What is the best month to visit Bali for good weather and fewer crowds?

April and May are widely considered the sweet spot. The wet season has ended, the landscape is still lush and green, temperatures are warm and comfortable, and the peak-season crowds of July and August have not yet arrived. Prices for villas and flights are also more favourable than in high summer. September and October offer a very similar combination – good weather, reduced crowds and better availability – as the island transitions out of peak season at the end of the European and Australian school holidays.

Is it worth visiting Bali during the wet season?

For many experienced travellers, yes – particularly in January and February. Rainfall during the wet season typically comes in intense afternoon bursts rather than all-day downpours, leaving mornings reliably clear and evenings warm. The island is significantly quieter, villa prices are at their annual low, the landscape is extraordinarily green and lush, and the cultural life of the island – ceremonies, temples, local markets – is more accessible without the overlay of peak-season tourism. Water-based activities become less predictable, but for cultural immersion, wellness retreats and a more genuine experience of the island, the wet season has real merit.

When is Nyepi and should I plan my visit around it?

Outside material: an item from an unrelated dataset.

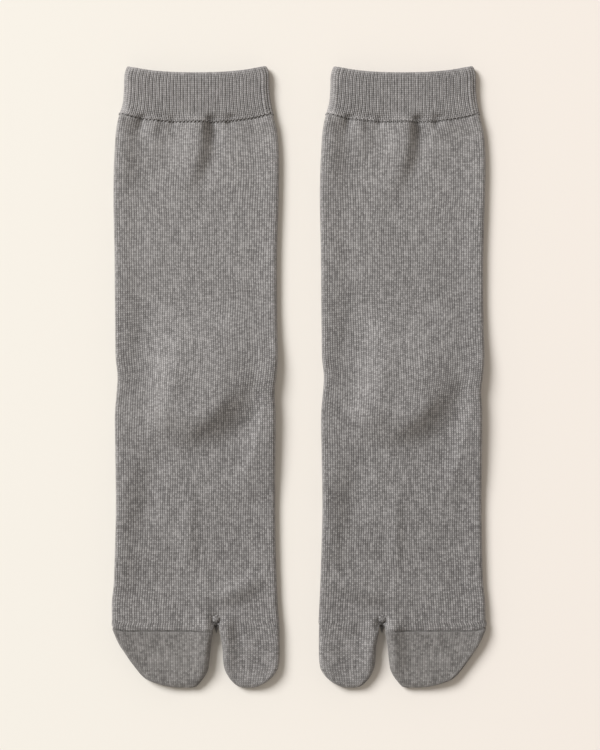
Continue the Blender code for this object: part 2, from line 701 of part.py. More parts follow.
def rib_relief(count):
    """Height of each of count + 1 points across ribs: down, up, up, down."""
    phase = np.arange(count + 1) % RIB_SPANS
    return np.where((phase == 1) | (phase == 2), RIB_HEIGHT, 0.0)


def cuff_row(wall, sock, level, share, ribbed):
    """One row of the cuff. share is how much of its height is left towards the rim."""
    low, high = sock.edges(level)
    radius = (CUFF_HEIGHT - RIB_HEIGHT) / 2.0
    x = np.linspace(low + radius, high - radius, RIBS * RIB_SPANS + 1)
    top_z = radius * (1.0 + share) + crown(x) * share + rib_relief(RIBS * RIB_SPANS) * ribbed
    back_x = np.linspace(low + radius, high - radius, CUFF_BACK_SPANS + 1)
    back_z = np.full(len(back_x), radius * (1.0 - share))
    half = FOLD_RIBS * RIB_SPANS
    angle = np.radians(np.concatenate([np.linspace(0.0, 90.0, half + 1)[1:], [120.0, 150.0]]))
    relief = np.concatenate([rib_relief(half)[1:], [0.0, 0.0]]) * ribbed
    reach_x = (radius + relief) * np.sin(angle)
    reach_z = (radius * share + relief) * np.cos(angle)
    high_x = x[-1] + reach_x
    low_x = x[0] - reach_x
    return Row(
        wall.add(x, sock.y(level, x), top_z),
        wall.add(high_x, sock.y(level, high_x), radius + reach_z),
        wall.add(back_x, sock.y(level, back_x), back_z),
        wall.add(low_x, sock.y(level, low_x), radius + reach_z),
    )


def cuff_hollow(wall, sock, level):
    """The plain hollow of the cuff on one row."""
    low, high = sock.edges(level)
    x = np.linspace(low + RIB_WALL, high - RIB_WALL, RIBS + 1)
    back_x = np.linspace(low + RIB_WALL, high - RIB_WALL, CUFF_BACK_SPANS + 1)
    middle = (CUFF_HEIGHT - RIB_HEIGHT) / 2.0
    top = (x, np.full(len(x), middle + CUFF_AIR / 2.0))
    back = (back_x, np.full(len(back_x), middle - CUFF_AIR / 2.0))
    return wall_row(wall, sock, level, top, back, (low, high), upright)


def cuff(sock, material):
    """The doubled rib welt: ribs raised on its face and folds, plain inside and underneath."""
    wall = Wall()
    rows = (
        (CUFF_TOP, 1.0 - RIM_FLATTEN, 0.5),
        (CUFF_TOP - CUFF_RIM, 1.0, 1.0),
        (CUFF_FOOT, 1.0, 0.8),
    )
    outer = [cuff_row(wall, sock, level, share, ribbed) for level, share, ribbed in rows]
    inner = [cuff_hollow(wall, sock, level) for level in (CUFF_TOP, CUFF_FOOT)]
    wall.tube(outer)
    wall.tube(inner)
    wall.rim(outer[0], inner[0])
    wall.rim(outer[-1], inner[-1])
    return sock.object("cuff", wall, material)


def clear_scene():
    """Remove whatever the scene holds."""
    for item in list(bpy.data.objects):
        bpy.data.objects.remove(item)


def build_pair():
    """Both socks: the right one at -X, its big toe inwards, and the left one at +X."""
    knit = knit_material("heather_knit", HEATHER)
    rib = knit_material("heather_rib", CUFF_HEATHER)
    toe_knit = knit_material("heather_toe", TOE_HEATHER)
    for sock in (Sock("right", -LEG_LINE, 1.0), Sock("left", LEG_LINE, -1.0)):
        cuff(sock, rib)
        leg_foot(sock, knit)
        heel(sock, knit)
        toe_cap(sock, toe_knit)


clear_scene()
build_pair()
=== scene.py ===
import math

import bpy
import numpy as np
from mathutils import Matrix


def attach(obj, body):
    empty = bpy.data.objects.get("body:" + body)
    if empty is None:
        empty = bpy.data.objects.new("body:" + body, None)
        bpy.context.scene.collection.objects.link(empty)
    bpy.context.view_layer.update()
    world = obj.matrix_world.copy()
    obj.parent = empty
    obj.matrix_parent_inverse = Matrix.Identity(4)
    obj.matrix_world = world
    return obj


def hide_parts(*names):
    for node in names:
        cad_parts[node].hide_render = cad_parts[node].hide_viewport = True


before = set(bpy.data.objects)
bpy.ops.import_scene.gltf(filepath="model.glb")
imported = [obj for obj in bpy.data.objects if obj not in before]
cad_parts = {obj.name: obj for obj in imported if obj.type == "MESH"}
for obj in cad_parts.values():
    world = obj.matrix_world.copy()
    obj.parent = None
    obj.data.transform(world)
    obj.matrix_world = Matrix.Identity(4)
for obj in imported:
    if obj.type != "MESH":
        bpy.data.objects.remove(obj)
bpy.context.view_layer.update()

# ----------------------------------
# The surface, the light and the camera. A plain cream board under one large soft light from the
# upper left, low enough to model the knit, with the room's warm light all round.
MM = 0.001
BOARD_SIZE = 4.0
# The board's colour at its left and at its right: the drift between them is painted fall-off of the
# light.
BOARD_LEFT = (0.835, 0.815, 0.765, 1.0)
BOARD_RIGHT = (0.835, 0.785, 0.742, 1.0)
PAINTED_FALLOFF_WIDTH = 0.34  # width over which the painted fall-off of the light darkens and warms the board from left to right
BOARD_ROUGHNESS = 0.85
BOARD_SHINE = 0.15
TOOTH_SCALE = 900.0
TOOTH_STRENGTH = 0.05
TOOTH_DEPTH = 0.1 * MM
KEY_FROM = (-0.78, 0.62)  # towards the light, seen from above
KEY_ELEVATION = math.radians(38.5)
KEY_DISTANCE = 16.0
KEY_SIZE = 8.0
KEY_POWER = 3050.0
KEY_COLOUR = (1.0, 1.0, 0.995)
ROOM_COLOUR = (1.0, 0.915, 0.81, 1.0)
ROOM_STRENGTH = 0.40
ROOM_TOP = 0.7  # share of it straight above; the rest comes from low down
PIXEL = 0.5145 * MM  # what one pixel of a 600 x 750 frame covers
FRAME_PIXELS = (600, 750)
FRAME_CENTRE = (0.39 * MM, 0.95 * MM)
FOCUS_HEIGHT = 2.2 * MM
LENS = 100.0
SENSOR = 36.0


def math_node(nodes, links, operation, *values):
    """One Math node, its inputs linked to sockets or set to numbers."""
    node = nodes.new("ShaderNodeMath")
    node.operation = operation
    for socket, value in zip(node.inputs, values):
        if isinstance(value, (int, float)):
            socket.default_value = value
        else:
            links.new(value, socket)
    return node.outputs[0]


def matt_material(name, roughness, shine, strength, depth):
    """A matt material whose surface is raised by a Bump node: itself, its shader and the bump."""
    material = bpy.data.materials.new(name)
    material.use_nodes = True
    nodes = material.node_tree.nodes
    shader = nodes["Principled BSDF"]
    shader.inputs["Roughness"].default_value = roughness
    shader.inputs["Specular IOR Level"].default_value = shine
    bump = nodes.new("ShaderNodeBump")
    bump.inputs["Strength"].default_value = strength
    bump.inputs["Distance"].default_value = depth
    material.node_tree.links.new(bump.outputs["Normal"], shader.inputs["Normal"])
    return material, shader, bump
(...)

Nyepi – the Balinese Day of Silence – falls in March or early April each year, with the exact date determined by the Saka lunar calendar. For 24 hours, the entire island observes complete silence and darkness: no vehicles, no lights, no noise. The airport closes and visitors are asked to remain in their accommodation. The evening before Nyepi features the Ogoh-Ogoh parade, in which enormous, ornately crafted demon effigies are carried through the streets in a ceremony of considerable spectacle. Whether to plan around Nyepi depends on your perspective – some visitors find the experience of complete island-wide silence genuinely extraordinary and worth timing a trip for, while others prefer to visit outside this period if they have active itineraries or onward travel plans that might be disrupted by the airport closure.